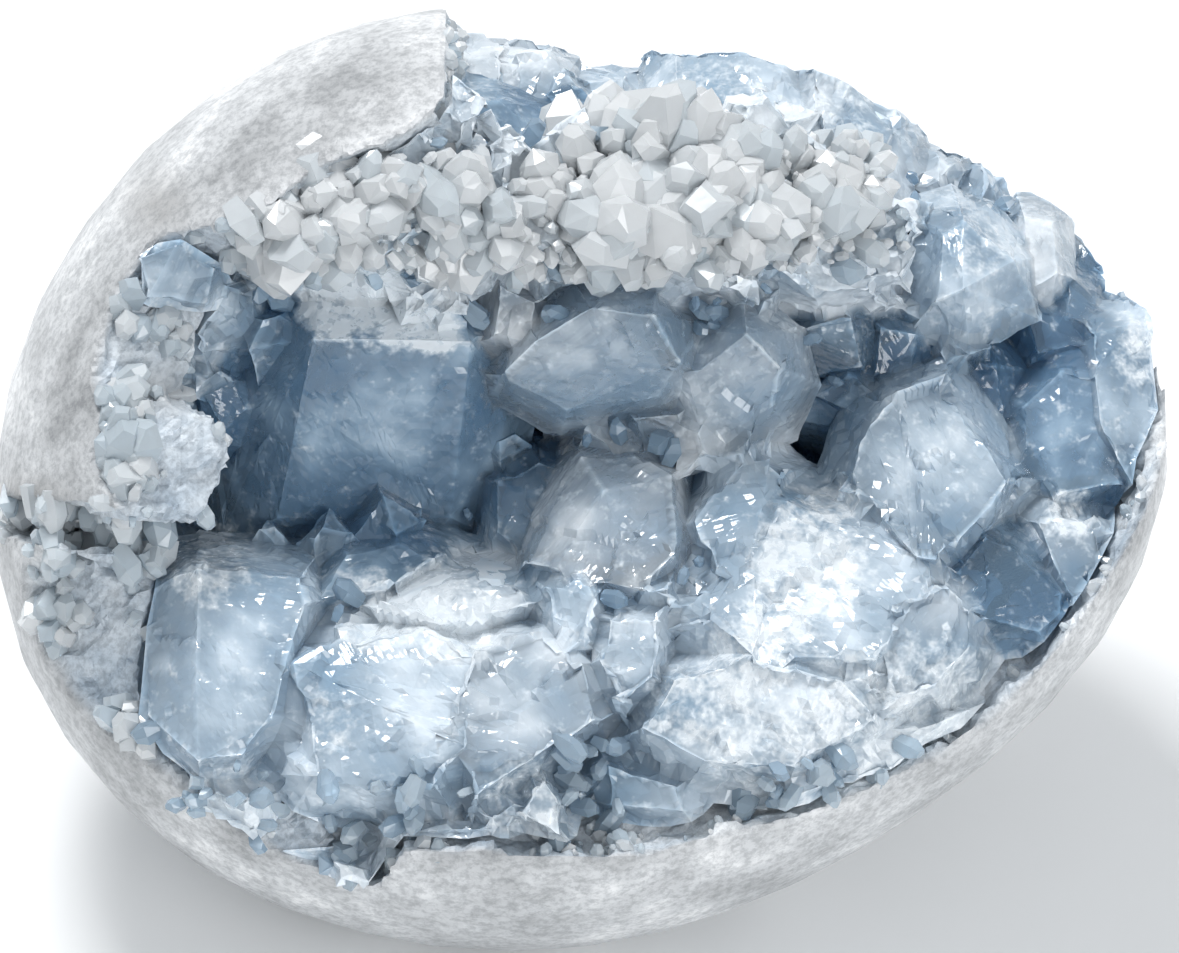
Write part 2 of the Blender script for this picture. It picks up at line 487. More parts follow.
def solid_tree(node_name):
    """Search tree of a CAD node's faces in the face frame, in mm."""
    made = merged_copy(node_name, "tree_copy")
    places = [TO_FACE @ corner.co for corner in made.data.vertices]
    tree = BVHTree.FromPolygons(places, [list(face.vertices) for face in made.data.polygons])
    bpy.data.objects.remove(made, do_unlink=True)
    return tree


def depth_in(tree, place):
    """How deep a place lies inside a closed surface, in mm, below 0 outside it."""
    near, normal, _, gap = tree.find_nearest(place)
    return gap if (place - near).dot(normal) < 0 else -gap


def pushed(made, rule):
    """Move each corner along its normal by rule(place in the face frame) mm."""
    corners = [(corner.co.copy(), corner.normal.copy()) for corner in made.data.vertices]
    moved = []
    for place, normal in corners:
        moved.extend(place + normal * MM * rule(TO_FACE @ place))
    made.data.vertices.foreach_set("co", moved)
    made.data.update()
    return made


def corner_values(made, name, values):
    """Give a piece's corners one number each under a name."""
    made.data.attributes.new(name, "FLOAT", "POINT")
    made.data.attributes[name].data.foreach_set("value", [float(value) for value in values])


def bends(made, rounds):
    """How hollow a surface is at each corner, in mm: above 0 in a groove, below 0 on an edge."""
    mesh = made.data
    places = np.empty(len(mesh.vertices) * 3)
    mesh.vertices.foreach_get("co", places)
    places = places.reshape(-1, 3) / MM
    normals = np.empty(len(mesh.vertices) * 3)
    mesh.vertex_normals.foreach_get("vector", normals)
    normals = normals.reshape(-1, 3)
    edges = np.empty(len(mesh.edges) * 2, dtype=np.int64)
    mesh.edges.foreach_get("vertices", edges)
    edges = edges.reshape(-1, 2)
    count = np.maximum(np.bincount(edges.ravel(), minlength=len(places)), 1)

    def near_mean(values):
        total = np.zeros_like(values)
        np.add.at(total, edges[:, 0], values[edges[:, 1]])
        np.add.at(total, edges[:, 1], values[edges[:, 0]])
        return total / (count[:, None] if values.ndim > 1 else count)

    bend = ((near_mean(places) - places) * normals).sum(axis=1)
    for _ in range(rounds):
        bend = 0.5 * bend + 0.5 * near_mean(bend)
    return bend


def grain_tilt(place, size, seed):
    """Height of a tilted flat grain at a place: grains of a size, each with its own slope."""
    spot = place / size + Vector((seed, -seed, seed))
    key = noise.voronoi(spot)[1][0]
    slope = noise.cell_vector(key * CELL_SPREAD) - Vector((0.5, 0.5, 0.5))
    return (spot - key).dot(slope)


def crystal_corners(girdle, front, root):
    """Corners of one placed crystal in the face frame, as in the solids, with a short root."""
    middle_u, middle_v, middle_w = (sum(values) / len(girdle) for values in zip(*girdle))
    share = FAR_SHARE if middle_w < FAR_DEPTH else 1.0
    rings = ((front, FRONT_SPREAD, 0.0), (girdle, GIRDLE_SPREAD, 0.0), (girdle, 0.0, ROOT_REACH))
    corners = []
    for ring, spread, deep in rings:
        for u, v, w in ring:
            away = Vector((u - middle_u, v - middle_v)).normalized() * spread * share
            corners.append(Vector((u + away.x, v + away.y, max(w - deep, root))))
    return corners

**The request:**
Repeat, word for word, the lines from the opening of the material through the line containing "return tree".

**Output:**
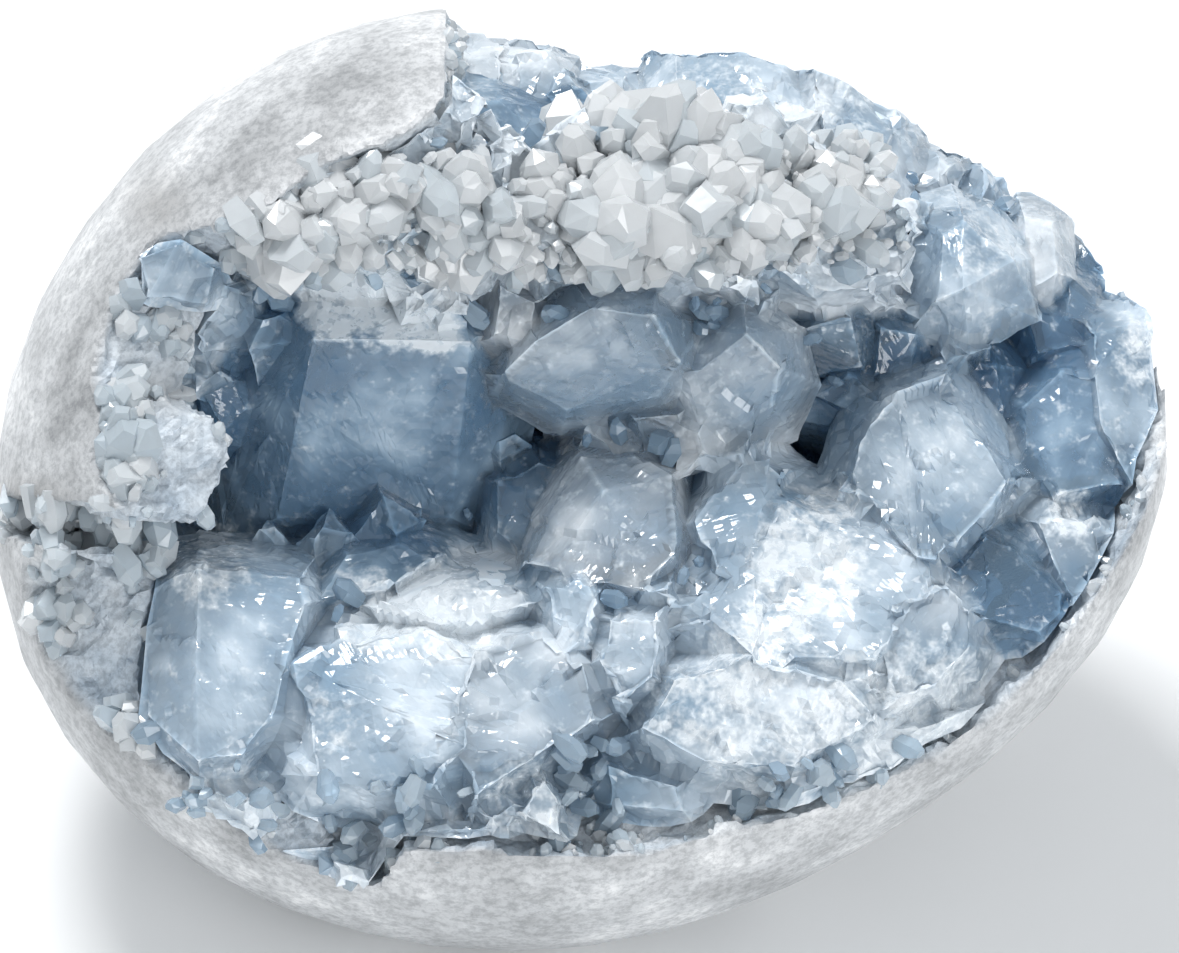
Write part 2 of the Blender script for this picture. It picks up at line 487. More parts follow.
def solid_tree(node_name):
    """Search tree of a CAD node's faces in the face frame, in mm."""
    made = merged_copy(node_name, "tree_copy")
    places = [TO_FACE @ corner.co for corner in made.data.vertices]
    tree = BVHTree.FromPolygons(places, [list(face.vertices) for face in made.data.polygons])
    bpy.data.objects.remove(made, do_unlink=True)
    return tree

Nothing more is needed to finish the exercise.